Sébastien Ristori
- Qu’est-ce que « l’extra-financier » ?
- L’extrafinancier, c’est l’ensemble des données environnementales, sociétales et de gouvernance que l’entreprise peut rapporter à différentes parties prenantes. C’est un rapport qui n’est pas « financier ». Les sociétés cotées élaborent, chacune, une déclaration de performance extrafinancière dans laquelle elles évoquent leurs impacts carbone par activité, leurs politiques RSE (gestion de l’eau, des matières, des déchets, de l’énergie), leurs pratiques sociales en interne (emploi, formation, équité des rémunérations), leurs politiques sociétales (prise en compte des pratiques RSE des fournisseurs, chaîne de valeur décarbonée) et leur positionnement de l’éthique (management, conseil d’administration équitable, transparence des rémunérations). L’idée étant que toute entreprise qui cherche à dégager des profits et créer de la valeur - augmenter la valeur de l’entreprise, et par ricochet, la valeur des actions détenues par l’actionnaire, qui représentent son patrimoine financier - doit pouvoir le faire à la seule condition de protéger, préserver et soutenir l’environnement, l’humain et cultiver l’éthique. En quelque sorte, la performance financière doit profondément être connectée à la performance environnementale et sociétale.

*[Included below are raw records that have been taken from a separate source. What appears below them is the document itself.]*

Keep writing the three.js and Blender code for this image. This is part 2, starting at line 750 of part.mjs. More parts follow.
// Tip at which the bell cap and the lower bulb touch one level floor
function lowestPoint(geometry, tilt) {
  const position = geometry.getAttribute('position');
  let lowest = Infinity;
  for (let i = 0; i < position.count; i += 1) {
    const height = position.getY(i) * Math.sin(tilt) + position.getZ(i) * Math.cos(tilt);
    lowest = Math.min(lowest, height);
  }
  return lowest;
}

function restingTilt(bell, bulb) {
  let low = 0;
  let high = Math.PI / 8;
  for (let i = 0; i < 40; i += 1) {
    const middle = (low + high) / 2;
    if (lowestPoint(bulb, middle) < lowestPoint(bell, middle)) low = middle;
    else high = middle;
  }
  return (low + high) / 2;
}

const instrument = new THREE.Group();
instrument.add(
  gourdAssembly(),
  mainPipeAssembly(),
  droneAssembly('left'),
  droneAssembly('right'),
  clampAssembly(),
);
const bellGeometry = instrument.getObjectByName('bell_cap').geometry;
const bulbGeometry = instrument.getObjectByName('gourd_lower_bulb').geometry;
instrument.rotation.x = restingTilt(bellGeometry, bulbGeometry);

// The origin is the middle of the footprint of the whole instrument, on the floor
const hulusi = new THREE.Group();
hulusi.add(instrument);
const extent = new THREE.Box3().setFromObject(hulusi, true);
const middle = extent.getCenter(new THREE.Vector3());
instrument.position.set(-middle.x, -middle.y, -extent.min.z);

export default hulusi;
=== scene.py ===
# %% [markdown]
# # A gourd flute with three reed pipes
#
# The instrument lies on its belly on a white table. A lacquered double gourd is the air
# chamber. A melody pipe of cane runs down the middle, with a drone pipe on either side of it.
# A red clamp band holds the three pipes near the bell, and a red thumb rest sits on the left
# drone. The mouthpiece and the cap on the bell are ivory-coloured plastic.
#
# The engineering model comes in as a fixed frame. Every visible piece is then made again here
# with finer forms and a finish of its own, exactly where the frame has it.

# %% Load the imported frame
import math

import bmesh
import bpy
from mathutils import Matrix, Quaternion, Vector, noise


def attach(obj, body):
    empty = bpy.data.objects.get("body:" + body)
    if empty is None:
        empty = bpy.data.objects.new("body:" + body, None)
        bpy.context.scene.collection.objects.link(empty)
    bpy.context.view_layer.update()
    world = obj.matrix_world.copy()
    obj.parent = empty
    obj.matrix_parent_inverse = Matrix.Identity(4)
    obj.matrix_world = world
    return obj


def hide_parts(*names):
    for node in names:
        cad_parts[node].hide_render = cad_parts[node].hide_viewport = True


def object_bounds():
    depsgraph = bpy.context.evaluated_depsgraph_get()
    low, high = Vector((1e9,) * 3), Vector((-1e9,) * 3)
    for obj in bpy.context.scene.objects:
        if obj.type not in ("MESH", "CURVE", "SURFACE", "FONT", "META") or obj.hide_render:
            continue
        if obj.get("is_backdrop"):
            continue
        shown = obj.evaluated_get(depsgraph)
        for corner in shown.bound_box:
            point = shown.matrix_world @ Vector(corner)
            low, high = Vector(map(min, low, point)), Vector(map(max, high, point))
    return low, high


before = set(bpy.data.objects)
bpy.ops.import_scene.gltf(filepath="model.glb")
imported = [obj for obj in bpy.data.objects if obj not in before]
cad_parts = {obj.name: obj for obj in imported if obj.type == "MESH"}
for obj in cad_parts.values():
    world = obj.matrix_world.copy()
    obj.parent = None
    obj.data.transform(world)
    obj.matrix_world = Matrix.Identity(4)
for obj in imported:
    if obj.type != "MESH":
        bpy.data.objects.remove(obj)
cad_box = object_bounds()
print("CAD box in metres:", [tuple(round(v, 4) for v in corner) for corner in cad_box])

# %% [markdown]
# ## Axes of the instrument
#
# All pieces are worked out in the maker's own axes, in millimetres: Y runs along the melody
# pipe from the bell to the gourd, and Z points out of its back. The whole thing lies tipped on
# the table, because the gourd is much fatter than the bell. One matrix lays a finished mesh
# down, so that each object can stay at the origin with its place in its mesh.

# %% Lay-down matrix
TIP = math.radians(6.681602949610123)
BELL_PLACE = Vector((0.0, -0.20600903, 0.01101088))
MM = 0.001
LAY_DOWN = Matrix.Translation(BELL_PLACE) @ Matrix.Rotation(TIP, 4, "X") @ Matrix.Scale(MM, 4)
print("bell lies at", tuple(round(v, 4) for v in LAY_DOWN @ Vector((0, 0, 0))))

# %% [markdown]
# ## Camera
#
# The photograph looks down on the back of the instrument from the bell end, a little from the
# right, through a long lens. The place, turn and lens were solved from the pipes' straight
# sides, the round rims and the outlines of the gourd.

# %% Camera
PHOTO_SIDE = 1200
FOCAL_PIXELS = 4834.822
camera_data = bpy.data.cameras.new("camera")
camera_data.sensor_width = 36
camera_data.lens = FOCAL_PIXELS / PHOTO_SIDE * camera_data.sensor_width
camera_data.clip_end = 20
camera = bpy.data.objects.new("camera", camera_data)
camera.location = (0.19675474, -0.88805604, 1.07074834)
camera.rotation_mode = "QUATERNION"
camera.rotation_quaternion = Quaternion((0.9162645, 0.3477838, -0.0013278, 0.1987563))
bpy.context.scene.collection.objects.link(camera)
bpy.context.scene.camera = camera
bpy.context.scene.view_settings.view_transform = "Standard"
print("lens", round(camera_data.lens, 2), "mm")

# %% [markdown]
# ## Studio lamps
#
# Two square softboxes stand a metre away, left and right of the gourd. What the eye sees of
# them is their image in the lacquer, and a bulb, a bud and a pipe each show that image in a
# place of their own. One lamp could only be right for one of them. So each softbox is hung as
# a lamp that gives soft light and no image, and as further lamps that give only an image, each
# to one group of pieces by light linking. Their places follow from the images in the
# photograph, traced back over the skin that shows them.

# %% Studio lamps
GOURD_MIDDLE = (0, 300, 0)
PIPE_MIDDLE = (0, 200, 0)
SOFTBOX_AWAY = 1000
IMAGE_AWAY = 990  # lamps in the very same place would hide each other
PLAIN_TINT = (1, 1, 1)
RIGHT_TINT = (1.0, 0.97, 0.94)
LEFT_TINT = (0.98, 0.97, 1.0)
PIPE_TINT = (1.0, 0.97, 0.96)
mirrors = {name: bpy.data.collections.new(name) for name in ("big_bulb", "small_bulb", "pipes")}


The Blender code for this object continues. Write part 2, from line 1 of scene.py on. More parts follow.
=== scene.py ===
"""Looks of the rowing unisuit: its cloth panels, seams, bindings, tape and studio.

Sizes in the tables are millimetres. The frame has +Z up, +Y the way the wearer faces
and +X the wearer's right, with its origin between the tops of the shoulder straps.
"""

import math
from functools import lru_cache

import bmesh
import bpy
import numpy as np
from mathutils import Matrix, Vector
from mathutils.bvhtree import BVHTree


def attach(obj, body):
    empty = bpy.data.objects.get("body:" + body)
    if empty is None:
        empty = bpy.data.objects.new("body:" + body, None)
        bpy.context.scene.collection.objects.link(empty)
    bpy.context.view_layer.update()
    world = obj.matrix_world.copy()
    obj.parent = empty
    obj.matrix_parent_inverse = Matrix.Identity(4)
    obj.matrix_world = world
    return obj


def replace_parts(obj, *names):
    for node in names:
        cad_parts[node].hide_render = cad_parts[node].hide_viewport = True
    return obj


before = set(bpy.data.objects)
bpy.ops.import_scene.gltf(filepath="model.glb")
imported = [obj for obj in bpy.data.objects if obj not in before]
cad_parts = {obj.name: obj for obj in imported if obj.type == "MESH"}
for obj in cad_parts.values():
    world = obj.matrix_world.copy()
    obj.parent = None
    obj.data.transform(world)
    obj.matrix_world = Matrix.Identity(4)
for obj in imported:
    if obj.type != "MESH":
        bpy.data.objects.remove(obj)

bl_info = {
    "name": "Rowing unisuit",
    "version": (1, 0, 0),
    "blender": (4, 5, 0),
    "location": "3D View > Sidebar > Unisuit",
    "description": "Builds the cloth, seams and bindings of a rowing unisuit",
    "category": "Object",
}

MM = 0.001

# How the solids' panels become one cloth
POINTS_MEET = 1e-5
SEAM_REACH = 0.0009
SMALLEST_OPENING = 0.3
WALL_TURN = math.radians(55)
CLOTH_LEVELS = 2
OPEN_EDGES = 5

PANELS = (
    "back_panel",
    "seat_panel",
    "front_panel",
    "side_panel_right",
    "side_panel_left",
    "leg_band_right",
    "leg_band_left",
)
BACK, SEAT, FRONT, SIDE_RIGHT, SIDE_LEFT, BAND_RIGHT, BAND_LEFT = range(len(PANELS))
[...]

- Seulement 12 000 sociétés européennes sont soumises actuellement à ce reporting extrafinancier ? Quelle est la forme de ce reporting ?
- À ce jour, effectivement, seulement 12 000 sociétés européennes sont soumises à une obligation de reporting extrafinancier. Cela va changer dès l’année prochaine ! La déclaration de performance extrafinancière a une structure générale type adoptée par les sociétés concernées, mais les données rapportées sont assez « libres ». Généralement, les rapports présentent les actions des sociétés concernées en matière ESG par rapport aux 17 objectifs de développement durable de l’UNESCO. Le rapport rappelle le modèle économique de la société dans un premier temps, présente les risques ESG en deuxième partie, évoque les mesures mises en œuvre pour limiter les risques identifiés et, enfin, affiche les résultats obtenus depuis la précédente DPEF. Jusqu’à ce jour, même si les données « sensibles » en matière d’environnement sont rapportées, notamment parce que la loi européenne change, parce que la pratique en $ France est courante depuis la loi NRE (La France est un des premiers pays à imposer le reporting extrafinancier), parce qu’il ne serait pas très honnête d’omettre unindicateur qui pourrait être pointé du doigt par le grand public et parce que la pression exercée par les investisseurs et consommateurs en matière d’attente ESG est forte, la communication extrafinancière est toujours tournée à l’avantage de l’entreprise et cela peut porter quelques limites !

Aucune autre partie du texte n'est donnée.